I don't understand Matlab's behaviour in the example below. On deserialization, it sets the properties of the object. This causes set.name
to be executed. For the purpose of the example, I have constructed a case where an error is thrown in this method. In the first deserialization, the error is ignored and unhandled; the function simply stops execution at the error, code after the error is not executed. On the second deserialization, I have set dbstop if error
, and now the error is triggered as I would expect. Questions follow below the example.
>> clear all;
>> dbstatus;
>> type Tester.m;
classdef Tester < handle
properties
name;
end
methods
function self = Tester()
disp('Creating Tester object');
end
function set.name(self, val)
global allnames
if isequal(allnames, [])
allnames = {};
end
if any(strcmp(allnames, val))
fprintf(1, 'Name already exists.
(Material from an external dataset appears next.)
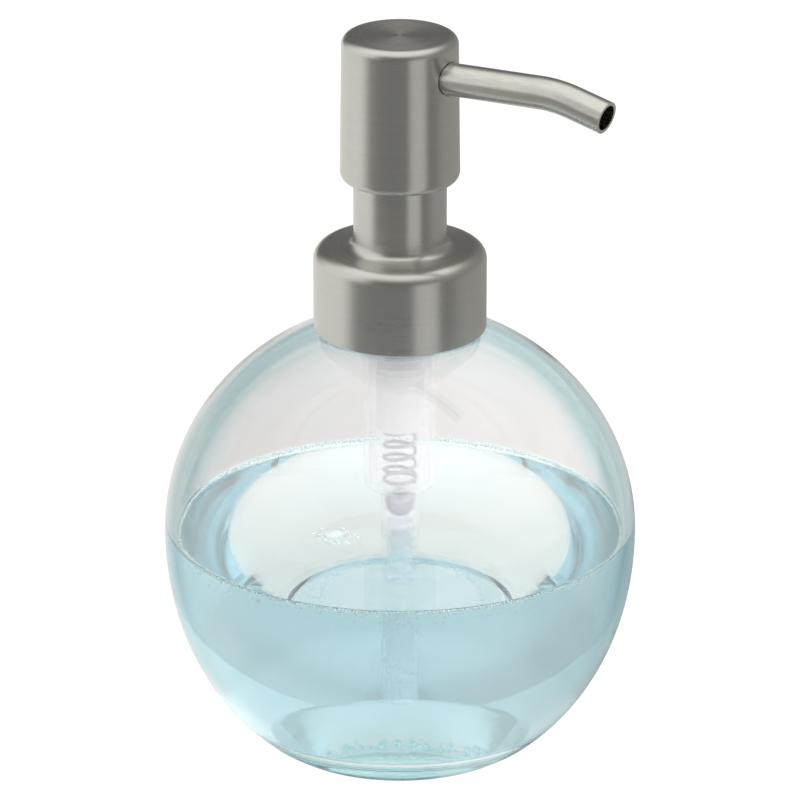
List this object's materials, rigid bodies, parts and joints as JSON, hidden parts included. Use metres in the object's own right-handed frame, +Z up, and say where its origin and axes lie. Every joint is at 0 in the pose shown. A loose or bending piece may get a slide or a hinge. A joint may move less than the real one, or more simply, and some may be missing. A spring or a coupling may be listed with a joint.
{
  "type": "soap pump dispenser",
  "caption": "Round clear glass soap dispenser with a brushed steel press pump: swivelling head, bent spout tube, screw collar, coil spring, ball valve and dip tube.",
  "frame": {"origin": "centre of the bottle's round foot, on the surface it stands on", "axes": "+Z up along the pump and the bottle, +X the way the spout points at rest"},
  "size_m": [0.1024, 0.102, 0.1597],
  "materials": {
    "bottle_glass": "clear, faint green-blue at the edges",
    "soap": "pale teal-blue liquid with fine bubbles along its edge",
    "brushed_steel": "brushed round the axis, spun on the head's top",
    "spout_steel": "finely brushed bent tube",
    "translucent_plastic": "milky moulded polypropylene",
    "white_plastic": "moulded polypropylene",
    "valve_plastic": "moulded polyethylene",
    "seal_rubber": "soft black seal",
    "gasket_foam": "soft white washer",
    "spring_wire": "bright drawn stainless wire",
    "ball_steel": "polished ball"
  },
  "bodies": {
    "bottle": {"bottle": "bottle_glass", "liquid_soap": "soap"},
    "pump_insert": {"bottle_gasket": "gasket_foam", "pump_cylinder": "translucent_plastic", "ball_retainer": "white_plastic", "dip_tube": "translucent_plastic", "return_spring": "spring_wire", "stem_guide": "white_plastic", "stem_wiper": "seal_rubber"},
    "collar": {"collar_shell": "brushed_steel", "screw_cap": "white_plastic"},
    "suction_valve": {"suction_ball": "ball_steel"},
    "plunger": {"poppet": "valve_plastic"},
    "head": {"head_shell": "brushed_steel", "actuator_core": "white_plastic", "spout": "spout_steel", "spout_seal_ring": "seal_rubber", "stem": "valve_plastic"},
    "piston": {"piston": "valve_plastic"}
  },
  "joints": [
    {"name": "collar_rise", "type": "slide", "parent": "bottle", "child": "pump_insert", "axis": [0, 0, 1], "range_m": [0, 0.00634]},
    {"name": "collar_turn", "type": "hinge", "parent": "pump_insert", "child": "collar", "pos_m": [0, 0, 0.1], "axis": [0, 0, 1], "range_deg": [0, 540]},
    {"name": "ball_lift", "type": "slide", "parent": "pump_insert", "child": "suction_valve", "axis": [0, 0, 1], "range_m": [0, 0.0008]},
    {"name": "head_press", "type": "slide", "parent": "pump_insert", "child": "plunger", "axis": [0, 0, -1], "range_m": [0, 0.012], "stiffness_N_per_m": 800, "springref_m": -0.01, "deforming": ["return_spring"]},
    {"name": "spout_swivel", "type": "hinge", "parent": "plunger", "child": "head", "pos_m": [0, 0, 0.145], "axis": [0, 0, 1], "continuous": true},
    {"name": "piston_float", "type": "slide", "parent": "plunger", "child": "piston", "axis": [0, 0, 1], "range_m": [0, 0.0011]}
  ],
  "couplings": [
    {"joint": "collar_turn", "follows": "collar_rise", "rad_per_m": 1485.4}
  ]
}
Will issue error.\n');
error('Error: duplicate name %s', val);
fprintf(1, 'Still here?\n');
else
self.name = val;
allnames = [allnames self.name];
end
end
end
end
>> t = Tester();
Creating Tester object
>> t.name = 'abc';
>> save('/tmp/fubar.mat', 't');
>> load('/tmp/fubar.mat')
Name already exists. Will issue error.
>> dbstop if error
>> load('/tmp/fubar.mat')
Name already exists. Will issue error.
Error using Tester/set.name (line 18)
Error: duplicate name abc
18 error('Error: duplicate name %s', val);
K>> dbquit
- Should I be surprised at this behaviour?
- Is this MATLAB™ being strange, or would other programming languages engage similar behaviour?
- Is there a good reason to behave like this?